Тем более важно, следовательно, этому структурному единству, которое произрастает из общего опыта Духа, быть достаточно гибким и допускать, чтобы многообразие этого опыта находило выражение во всей своей полноте. Тем более важно единству быть достаточно широким, чтобы охватить всех, кто радуется Пасхе и Пятидесятнице и исповедует их, достаточно открытым, чтобы признавать напряженности неразрешенными, но всегда оставляющими место для новых откровений, и достаточно гибким, чтобы позволять многообразию тела Христова проявлять себя по всему спектру. Только так может многообразие стать выражением единства и не позволить напряженности разорвать его на части.

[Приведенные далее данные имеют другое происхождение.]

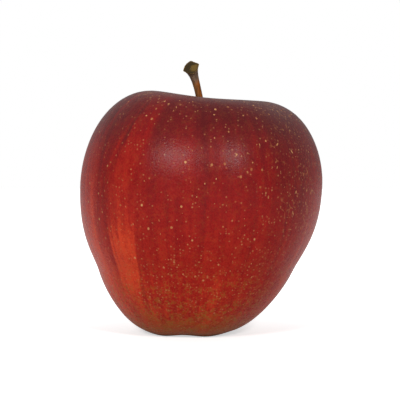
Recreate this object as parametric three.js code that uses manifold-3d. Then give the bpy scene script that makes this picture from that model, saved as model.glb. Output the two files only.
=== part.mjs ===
// A red apple standing on its calyx end: the fruit, its woody stem, and the dried calyx underneath.
// Millimetres, +Z up. The origin is the middle of the footprint, on the surface the apple stands on.
import * as THREE from 'three';
import * as BufferGeometryUtils from 'three/addons/utils/BufferGeometryUtils.js';
import Module from 'manifold-3d';

const wasm = await Module();
wasm.setup();

// Half outline of the fruit, measured from its own axis before it leans and swells
const fruitHeight = 72.5; // foot to crown
const widestRadius = 37.8;
const widestHeight = 45.9;
const footRadius = 11; // ring of the five lobes it stands on
const hipRadius = 30.3; // where the straight lower flank begins
const hipHeight = 19.3;
const hipSlope = 68.1; // degrees above level
const crownRadius = 17.7; // rim of the stem cavity
const footCurve = 7.4; // reach of each curve's handles
const hipCurveBelow = 8.9;
const hipCurveAbove = 6.1;
const flankCurve = 15.6;
const shoulderCurve = 13.2;
const crownCurve = 13.1;

// Hollows at the two ends
const cavityDepth = 14; // crown down to where the stem comes out
const cavityCurve = 7.5;
const throatCurve = 7;
const basinDepth = 7.5; // foot up to the eye
const basinCurve = 4;
const eyeRadius = 3.1;
const eyeDepth = 2.6; // pocket that holds the calyx
const stemPocketRadius = 1.8;
const stemPocketDepth = 3;
const gap = 0.3; // clear space between pieces that touch

// How the grown fruit departs from a turned one
const leanRight = 3.9; // drift of the crown from the foot
const leanForward = 2.2;
const crownTiltRight = 0.001; // fall of the crown, mm per mm
const crownTiltBack = 0.053;
const shoulderRise = 3; // the one shoulder that stands higher
const shoulderRiseAngle = 205; // degrees round from +X
const shoulderRiseSpread = 4.1; // power, higher is narrower
const lobeCount = 5;
const lobeTurn = -6.8; // degrees round the axis
const lobeSwell = 0.023; // at the crown, share of the radius
const threeSided = 0.018; // at the foot, share of the radius
const threeSidedTurn = 14.4;
const lobeDrop = 0.27; // how far a lobe hangs below the mean foot
const lobeFlat = 0.11; // how much of it the surface flattens
const lobeFadeHeight = 10;
const lobeFadeRadius = 5;

// Stem
const stemRootRadius = 1.5;
const stemShaftRadius = 1.09;
const stemHeadRadius = 2.38;
const stemHeight = 27.2; // pocket floor to the middle of the head
const stemLeanRight = -3.1; // head from root
const stemLeanForward = 1.2;
const stemBendLow = 0.42; // shares of the height where the bend's handles stand
const stemBendHigh = 0.72;
const stemBowLow = -0.28; // shares of the lean there, the low part bows the other way
const stemBowHigh = 0.1;
const stemScarSlope = 0.8; // mm per mm, the scar's far edge is the higher one
const stemScarDish = 0.5; // depth of the hollow in the scar
const stemCorner = 0.07; // how far the four corners of the head stand out, share of the radius
const stemRootTaper = 4; // powers along the length, higher keeps the change nearer the end
const stemHeadFlare = 14;
const stemScarReach = 8;

// Calyx
const sepalCount = 5;
const sepalLength = 8;
const sepalWidth = 2.7;
const sepalThickness = 0.7;
const sepalRingRadius = 2.3;
const sepalCurl = 2.6; // how far its tip turns out
const sepalHollow = 0.35; // how far its edges curl in
const sepalSunk = 0.6; // roots start this far below the top of the tube
const stamenCount = 7;
const stamenRadius = 0.32;
const stamenLength = 4.2;
const stamenRingRadius = 1.05;

// Facets
const fruitSides = 70;
const stemSides = 14;
const stemSteps = 20;
const sepalSteps = 8;
const weldDistance = 1e-4;

const cavityFloor = fruitHeight - cavityDepth;
const stemPocketFloor = cavityFloor - stemPocketDepth;
const eyeRoof = basinDepth + eyeDepth;
const calyxTop = eyeRoof - gap;
const tubeRadius = eyeRadius - gap;
const tubeHeight = eyeDepth - gap;

// Closed solid from a geometry: shared vertices merged, triangles that collapse at a pole left out
function toSolid(geometry) {
  const bare = geometry.clone();
  bare.deleteAttribute('normal');
  bare.deleteAttribute('uv');
  const merged = BufferGeometryUtils.mergeVertices(bare, weldDistance);
  const corners = merged.index.array;
  const kept = [];
  for (let i = 0; i < corners.length; i += 3) {
    const [a, b, c] = [corners[i], corners[i + 1], corners[i + 2]];
    if (a !== b && b !== c && c !== a) {
      kept.push(a, b, c);
    }
  }
  return new wasm.Manifold(new wasm.Mesh({
    numProp: 3,
    vertProperties: new Float32Array(merged.attributes.position.array),
    triVerts: new Uint32Array(kept),
  }));
}

function toGeometry(solid) {
  const mesh = solid.getMesh();
  const geometry = new THREE.BufferGeometry();
  geometry.setAttribute('position', new THREE.BufferAttribute(mesh.vertProperties, 3));
  geometry.setIndex(new THREE.BufferAttribute(mesh.triVerts, 1));
  geometry.computeVertexNormals();
  return geometry;
}

// Moves every vertex of a geometry by a function that changes a Vector3 in place
function reshape(geometry, change) {
  const position = geometry.attributes.position;
  const point = new THREE.Vector3();
  for (let i = 0; i < position.count; i += 1) {
    point.fromBufferAttribute(position, i);
    change(point);
    position.setXYZ(i, point.x, point.y, point.z);
  }
  return geometry;
}

function bell(value, width) {
  return Math.exp(-((value / width) ** 2));
}

// The living shape: takes a point of the turned apple to its place on the leaning, lobed one
function grow(point) {
  const radius = Math.hypot(point.x, point.y);
  const angle = Math.atan2(point.y, point.x);
  const inBasin = radius < footRadius && point.z < eyeRoof + gap; // nothing leans in there
  const height = inBasin ? 0 : THREE.MathUtils.clamp(point.z / fruitHeight, 0, 1);
  const drift = 1 - (1 - height) ** 3;
  const lobe = Math.sin(lobeCount * (angle - THREE.MathUtils.degToRad(lobeTurn)));
  const side = Math.cos(3 * (angle - THREE.MathUtils.degToRad(threeSidedTurn)));
  const swell = lobeSwell * lobe * height - threeSided * side * (1 - height);
  const x = radius * (1 + swell) * Math.cos(angle);
  const y = radius * (1 + swell) * Math.sin(angle);
  const footShare = bell(point.z, lobeFadeHeight) * (1 - bell(radius, lobeFadeRadius));
  const fromRise = angle - THREE.MathUtils.degToRad(shoulderRiseAngle);
  const rise = shoulderRise * ((1 + Math.cos(fromRise)) / 2) ** shoulderRiseSpread * height ** 8;
  const fall = (crownTiltRight * x + crownTiltBack * y) * height ** 2;
  point.set(
    x + leanRight * drift,
    y - leanForward * drift,
    point.z + lobeDrop - lobeFlat - lobeDrop * lobe * footShare - fall + rise,
  );
}

function curve2(from, handleOut, handleIn, to, steps) {
  const bend = new THREE.CubicBezierCurve(
    from, from.clone().add(handleOut), to.clone().add(handleIn), to,
  );
  return bend.getPoints(steps);
}

// Outline from the roof of the eye, round the foot and up the flank, to the floor of the stem pocket
function fruitOutline() {
  const flat = (radius, height) => new THREE.Vector2(radius, height);
  const eye = flat(eyeRadius, basinDepth);
  const foot = flat(footRadius, 0);
  const hip = flat(hipRadius, hipHeight);
  const widest = flat(widestRadius, widestHeight);
  const crown = flat(crownRadius, fruitHeight);
  const throat = flat(stemPocketRadius, cavityFloor);
  const slope = THREE.MathUtils.degToRad(hipSlope);
  const along = flat(Math.cos(slope), Math.sin(slope));
  return [
    flat(0, eyeRoof),
    flat(eyeRadius, eyeRoof),
    ...curve2(eye, flat(basinCurve, 0), flat(-basinCurve, 0), foot, 6),
    ...curve2(foot, flat(footCurve, 0), along.clone().multiplyScalar(-hipCurveBelow), hip, 8).slice(1),
    ...curve2(hip, along.clone().multiplyScalar(hipCurveAbove), flat(0, -flankCurve), widest, 6).slice(1),
    ...curve2(widest, flat(0, shoulderCurve), flat(crownCurve, 0), crown, 11).slice(1),
    ...curve2(crown, flat(-cavityCurve, 0), flat(0, throatCurve), throat, 8).slice(1),
    flat(stemPocketRadius, stemPocketFloor),
    flat(0, stemPocketFloor),
  ];
}

function fruitGeometry() {
  const turned = new THREE.LatheGeometry(fruitOutline(), fruitSides);
  turned.rotateX(Math.PI / 2);
  const grown = toSolid(reshape(turned, grow));
  const tableSize = 4 * widestRadius;
  const table = new THREE.BoxGeometry(tableSize, tableSize, tableSize).translate(0, 0, -tableSize / 2);
  return toGeometry(grown.subtract(toSolid(table)));
}

// Radius of the stem at a share of its length: thick root, slim shaft, flared head
function stemRadius(share) {
  const root = (stemRootRadius - stemShaftRadius) * (1 - share) ** stemRootTaper;
  const head = (stemHeadRadius - stemShaftRadius) * share ** stemHeadFlare;
  return stemShaftRadius + root + head;
}

function stemPath() {
  const root = new THREE.Vector3(0, 0, stemPocketFloor);
  grow(root);
  root.z += gap;
  const above = (leanShare, heightShare) => new THREE.Vector3(
    leanShare * stemLeanRight,
    -leanShare * stemLeanForward,
    heightShare * stemHeight,
  ).add(root);
  const low = above(stemBowLow, stemBendLow);
  const high = above(stemBowHigh, stemBendHigh);
  return new THREE.CubicBezierCurve3(root, low, high, above(1, 1));
}

function stemGeometry() {
  const path = stemPath();
  const straight = new THREE.CylinderGeometry(1, 1, 1, stemSides, stemSteps);
  straight.rotateX(Math.PI / 2);
  return toGeometry(toSolid(reshape(straight, (point) => {
    const along = point.z + 0.5;
    const share = along * (1.5 - 0.5 * along); // rings crowd towards the head
    const rim = Math.hypot(point.x, point.y);
    const angle = Math.atan2(point.y, point.x);
    const corner = 1 + stemCorner * share ** stemHeadFlare * Math.cos(4 * angle);
    const radius = rim * stemRadius(share) * corner;
    const slant = stemScarSlope * radius * Math.sin(angle) - stemScarDish * (1 - rim);
    const tangent = path.getTangent(share);
    const right = new THREE.Vector3(0, 1, 0).cross(tangent).normalize();
    const back = tangent.clone().cross(right);
    path.getPoint(share, point)
      .addScaledVector(right, radius * Math.cos(angle))
      .addScaledVector(back, radius * Math.sin(angle))
      .addScaledVector(tangent, slant * share ** stemScarReach);
  })));
}

// One dried sepal: hangs from the tube, then curls out to its tip
function sepal(angle) {
  const blade = new THREE.BoxGeometry(sepalWidth, sepalThickness, sepalLength, 4, 1, sepalSteps);
  return toSolid(reshape(blade, (point) => {
    const share = 0.5 - point.z / sepalLength;
    const taper = Math.sqrt(1 - 0.92 * share ** 1.5);
    const edge = (2 * point.x / sepalWidth) ** 2;
    const around = -point.x * taper;
    const out = sepalRingRadius + sepalCurl * share ** 3 + point.y - sepalHollow * edge * taper;
    point.set(
      out * Math.cos(angle) - around * Math.sin(angle),
      out * Math.sin(angle) + around * Math.cos(angle),
      calyxTop - sepalSunk - sepalLength * (share - share ** 3 / 5),
    );
  }));
}

function stamen(angle) {
  const thread = new THREE.CylinderGeometry(stamenRadius, stamenRadius, stamenLength, 5, 2);
  thread.rotateX(Math.PI / 2);
  const x = stamenRingRadius * Math.cos(angle);
  const y = stamenRingRadius * Math.sin(angle);
  return toSolid(thread.translate(x, y, calyxTop - tubeHeight / 2 - stamenLength / 2));
}

// The calyx hangs upside down, because the apple stands on that end
function calyxGeometry() {
  const tube = new THREE.CylinderGeometry(tubeRadius, tubeRadius, tubeHeight, 20);
  tube.rotateX(Math.PI / 2).translate(0, 0, calyxTop - tubeHeight / 2);
  let calyx = toSolid(tube);
  for (let i = 0; i < sepalCount; i += 1) {
    calyx = calyx.add(sepal(2 * Math.PI * (i + 0.25) / sepalCount));
  }
  for (let i = 0; i < stamenCount; i += 1) {
    calyx = calyx.add(stamen(2 * Math.PI * i / stamenCount));
  }
  const roof = new THREE.Vector3(0, 0, eyeRoof);
  grow(roof);
  return toGeometry(calyx).translate(roof.x, roof.y, roof.z - eyeRoof);
}

const skin = new THREE.MeshStandardMaterial({ color: 0x8e2320, roughness: 0.42, metalness: 0 });
const bark = new THREE.MeshStandardMaterial({ color: 0x7a5c38, roughness: 0.75, metalness: 0 });
const driedFlower = new THREE.MeshStandardMaterial({ color: 0x4a3626, roughness: 0.9, metalness: 0 });

function piece(name, geometry, material) {
  const mesh = new THREE.Mesh(geometry, material);
  mesh.name = name;
  return mesh;
}

const apple = new THREE.Group();
apple.add(
  piece('fruit', fruitGeometry(), skin),
  piece('stem', stemGeometry(), bark),
  piece('calyx', calyxGeometry(), driedFlower),
);

const footprint = new THREE.Box3().setFromObject(apple);
apple.position.x = -(footprint.min.x + footprint.max.x) / 2;
apple.position.y = -(footprint.min.y + footprint.max.y) / 2;

export default apple;
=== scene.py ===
import math

import bpy
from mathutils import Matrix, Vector, noise


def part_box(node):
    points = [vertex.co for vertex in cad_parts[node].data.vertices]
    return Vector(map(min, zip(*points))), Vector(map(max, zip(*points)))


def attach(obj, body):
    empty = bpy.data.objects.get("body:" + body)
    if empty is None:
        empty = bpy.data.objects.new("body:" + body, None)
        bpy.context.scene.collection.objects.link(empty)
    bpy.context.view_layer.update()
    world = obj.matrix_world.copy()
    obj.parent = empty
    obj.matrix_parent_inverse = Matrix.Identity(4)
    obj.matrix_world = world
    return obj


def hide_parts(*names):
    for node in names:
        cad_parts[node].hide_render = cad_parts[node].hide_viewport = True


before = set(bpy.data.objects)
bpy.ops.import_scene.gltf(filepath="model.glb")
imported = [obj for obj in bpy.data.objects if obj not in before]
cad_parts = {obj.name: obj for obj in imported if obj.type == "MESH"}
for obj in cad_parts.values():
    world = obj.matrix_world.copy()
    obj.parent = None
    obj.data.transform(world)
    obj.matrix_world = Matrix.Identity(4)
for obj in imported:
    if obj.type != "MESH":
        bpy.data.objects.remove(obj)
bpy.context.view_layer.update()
print("frame loaded")

mm = 0.001


# small helpers for both kinds of node tree

def feed(tree, socket, value):
    if isinstance(value, bpy.types.NodeSocket):
        tree.links.new(value, socket)
    elif value is not None:
        socket.default_value = value


def addNode(tree, kind, inputs=None, **settings):
    node = tree.nodes.new(kind)
    for key, value in settings.items():
        setattr(node, key, value)
    for key, value in (inputs or {}).items():
        feed(tree, node.inputs[key], value)
    return node


def calc(tree, operation, first, second=None, third=None, clamp=False):
    node = addNode(tree, "ShaderNodeMath", operation=operation, use_clamp=clamp)
    for spot, value in enumerate((first, second, third)):
        feed(tree, node.inputs[spot], value)
    return node.outputs[0]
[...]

г) Рискнем высказать в афористичной форме несколько обобщений того, что, как нам кажется, предлагает по теме наших сегодняшних обсуждений Новый Завет. Фундаментальное единство воскресшего Христа и общего всем Духа есть источник христианского единства. Фундаментальная напряженность означает, что в христианстве существуют такие основополагающие вопросы, которые не могут быть разрешены в пределах самого христианства или в пределах одного лишь христианства. Фундаментальное многообразие означает, что единообразие не только нереализуемо, но и богословски неоправданно, ибо результатом стремления к нему может быть лишь то, что фундаментальное многообразие найдет свое выражение в новых, раскольнических формах. Непреложной обязанностью экуменизма является поддержание библейского и реалистического баланса между этими тремя фундаментальными началами.
Разумеется, обо всем сказанном выше надо еще говорить и говорить. Каждый вопрос требует гораздо более тщательного рассмотрения, чем это возможно в пределах одной статьи. Более того, существуют важные аспекты проблемы, в которые я не имел возможности вдаваться, — например, приемлемые границы многообразия[761] и напряженности, с которыми раннее христианство столкнулось на другом фронте, когда оно стало более полно внедряться в обширный греко–римский мир (некоторые из которых стоят за великой молитвой о единстве в Ин 17). Далее, я вполне отдаю себе отчет в том, что Новый Завет — отнюдь не единственный фактор во всех этих рассуждениях. Но он — "фундаментальный" фактор в наших дискуссиях, а они, на мой взгляд, являются попытками решить "фундаментальные" задачи, которые он сам перед нами и выдвигает.